▼

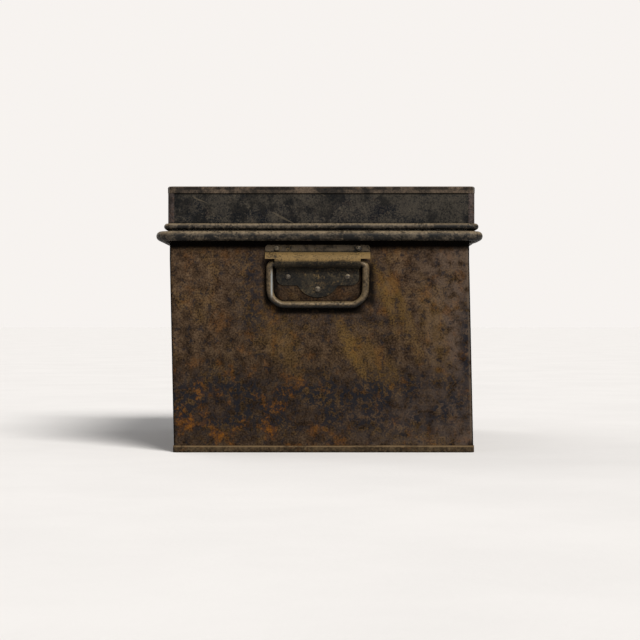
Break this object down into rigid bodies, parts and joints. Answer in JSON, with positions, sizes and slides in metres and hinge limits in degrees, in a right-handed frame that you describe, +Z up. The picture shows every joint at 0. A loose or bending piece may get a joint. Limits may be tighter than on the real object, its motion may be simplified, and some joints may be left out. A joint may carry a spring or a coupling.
{
  "type": "deed box",
  "caption": "Sheet-steel deed box with a hinged lid, rolled rim beads, a drop handle on each end and a box lock inside the front wall.",
  "frame": {"origin": "centre of the bounding box at its bottom, under the middle of the rim bead, on the floor", "axes": "+X across the end of the box from the lock side to the hinge side, +Y along the box to the far handle, +Z up"},
  "size_m": [0.3248, 0.4268, 0.264],
  "materials": {
    "painted_body": "worn brown japanned paint with rust",
    "rim_paint": "worn paint, tan on top",
    "lid_paint": "near black worn paint",
    "cap_paint": "worn brown paint",
    "handle_paint": "worn paint with tan highlights",
    "inner_tin": "dull tinned steel",
    "wire_steel": "dull steel wire",
    "bail_steel": "dull steel with worn paint",
    "rivet_steel": "dull steel",
    "hinge_steel": "worn brown paint",
    "lock_brass": "aged brass"
  },
  "bodies": {
    "box": {"body_shell": "painted_body", "base_pan": "painted_body", "rim_moulding": "rim_paint", "rim_wire": "wire_steel", "dust_collar": "inner_tin", "handle_plate_near": "handle_paint", "handle_plate_far": "handle_paint", "handle_rivets_near": "rivet_steel", "handle_rivets_far": "rivet_steel", "hinge_leaves_body": "hinge_steel", "hinge_pins": "wire_steel", "hinge_rivets_body": "rivet_steel", "lock_case": "inner_tin", "lock_cover": "inner_tin", "bolt_rails": "inner_tin", "key_post": "wire_steel", "key_wards": "lock_brass", "lock_rivets": "rivet_steel", "escutcheon": "lock_brass", "escutcheon_pins": "lock_brass"},
    "lid": {"lid_wall": "lid_paint", "lid_wire": "wire_steel", "lid_corner_strips": "cap_paint", "lid_cap": "cap_paint", "hinge_leaves_lid": "hinge_steel", "hinge_rivets_lid": "rivet_steel", "lid_staple": "hinge_steel", "staple_rivets": "rivet_steel"},
    "bail_near": {"bail_near": "bail_steel"},
    "bail_far": {"bail_far": "bail_steel"},
    "bolt": {"lock_bolt": "lock_brass"}
  },
  "joints": [
    {"name": "lid_hinge", "type": "hinge", "parent": "box", "child": "lid", "pos_m": [0.1574, 0, 0.2147], "axis": [0, 1, 0], "range_deg": [0, 190]},
    {"name": "near_bail_hinge", "type": "hinge", "parent": "box", "child": "bail_near", "pos_m": [-0.0018, -0.2045, 0.1876], "axis": [-1, 0, 0], "range_deg": [0, 90]},
    {"name": "far_bail_hinge", "type": "hinge", "parent": "box", "child": "bail_far", "pos_m": [-0.0018, 0.2045, 0.1876], "axis": [1, 0, 0], "range_deg": [0, 90]},
    {"name": "bolt_slide", "type": "slide", "parent": "box", "child": "bolt", "axis": [0, 1, 0], "range_m": [0, 0.008]}
  ]
}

▲

= Your objective =
Extract the complete listing above, reproducing each line exactly.

= Response to the task =
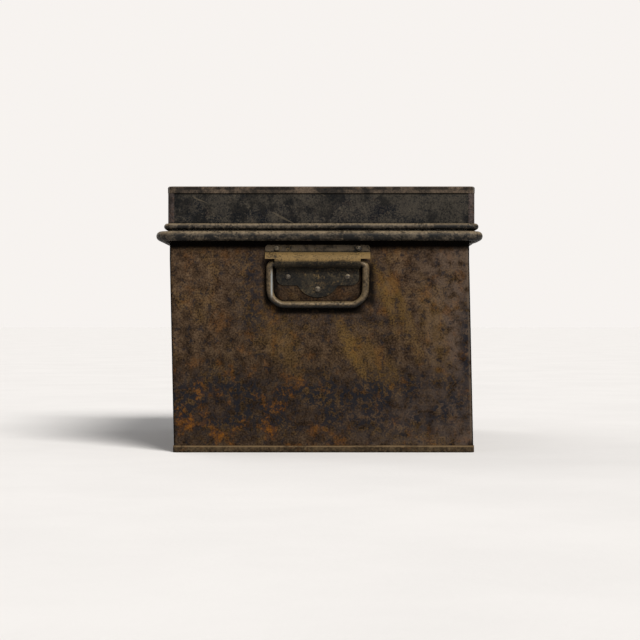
Break this object down into rigid bodies, parts and joints. Answer in JSON, with positions, sizes and slides in metres and hinge limits in degrees, in a right-handed frame that you describe, +Z up. The picture shows every joint at 0. A loose or bending piece may get a joint. Limits may be tighter than on the real object, its motion may be simplified, and some joints may be left out. A joint may carry a spring or a coupling.
{
  "type": "deed box",
  "caption": "Sheet-steel deed box with a hinged lid, rolled rim beads, a drop handle on each end and a box lock inside the front wall.",
  "frame": {"origin": "centre of the bounding box at its bottom, under the middle of the rim bead, on the floor", "axes": "+X across the end of the box from the lock side to the hinge side, +Y along the box to the far handle, +Z up"},
  "size_m": [0.3248, 0.4268, 0.264],
  "materials": {
    "painted_body": "worn brown japanned paint with rust",
    "rim_paint": "worn paint, tan on top",
    "lid_paint": "near black worn paint",
    "cap_paint": "worn brown paint",
    "handle_paint": "worn paint with tan highlights",
    "inner_tin": "dull tinned steel",
    "wire_steel": "dull steel wire",
    "bail_steel": "dull steel with worn paint",
    "rivet_steel": "dull steel",
    "hinge_steel": "worn brown paint",
    "lock_brass": "aged brass"
  },
  "bodies": {
    "box": {"body_shell": "painted_body", "base_pan": "painted_body", "rim_moulding": "rim_paint", "rim_wire": "wire_steel", "dust_collar": "inner_tin", "handle_plate_near": "handle_paint", "handle_plate_far": "handle_paint", "handle_rivets_near": "rivet_steel", "handle_rivets_far": "rivet_steel", "hinge_leaves_body": "hinge_steel", "hinge_pins": "wire_steel", "hinge_rivets_body": "rivet_steel", "lock_case": "inner_tin", "lock_cover": "inner_tin", "bolt_rails": "inner_tin", "key_post": "wire_steel", "key_wards": "lock_brass", "lock_rivets": "rivet_steel", "escutcheon": "lock_brass", "escutcheon_pins": "lock_brass"},
    "lid": {"lid_wall": "lid_paint", "lid_wire": "wire_steel", "lid_corner_strips": "cap_paint", "lid_cap": "cap_paint", "hinge_leaves_lid": "hinge_steel", "hinge_rivets_lid": "rivet_steel", "lid_staple": "hinge_steel", "staple_rivets": "rivet_steel"},
    "bail_near": {"bail_near": "bail_steel"},
    "bail_far": {"bail_far": "bail_steel"},
    "bolt": {"lock_bolt": "lock_brass"}
  },
  "joints": [
    {"name": "lid_hinge", "type": "hinge", "parent": "box", "child": "lid", "pos_m": [0.1574, 0, 0.2147], "axis": [0, 1, 0], "range_deg": [0, 190]},
    {"name": "near_bail_hinge", "type": "hinge", "parent": "box", "child": "bail_near", "pos_m": [-0.0018, -0.2045, 0.1876], "axis": [-1, 0, 0], "range_deg": [0, 90]},
    {"name": "far_bail_hinge", "type": "hinge", "parent": "box", "child": "bail_far", "pos_m": [-0.0018, 0.2045, 0.1876], "axis": [1, 0, 0], "range_deg": [0, 90]},
    {"name": "bolt_slide", "type": "slide", "parent": "box", "child": "bolt", "axis": [0, 1, 0], "range_m": [0, 0.008]}
  ]
}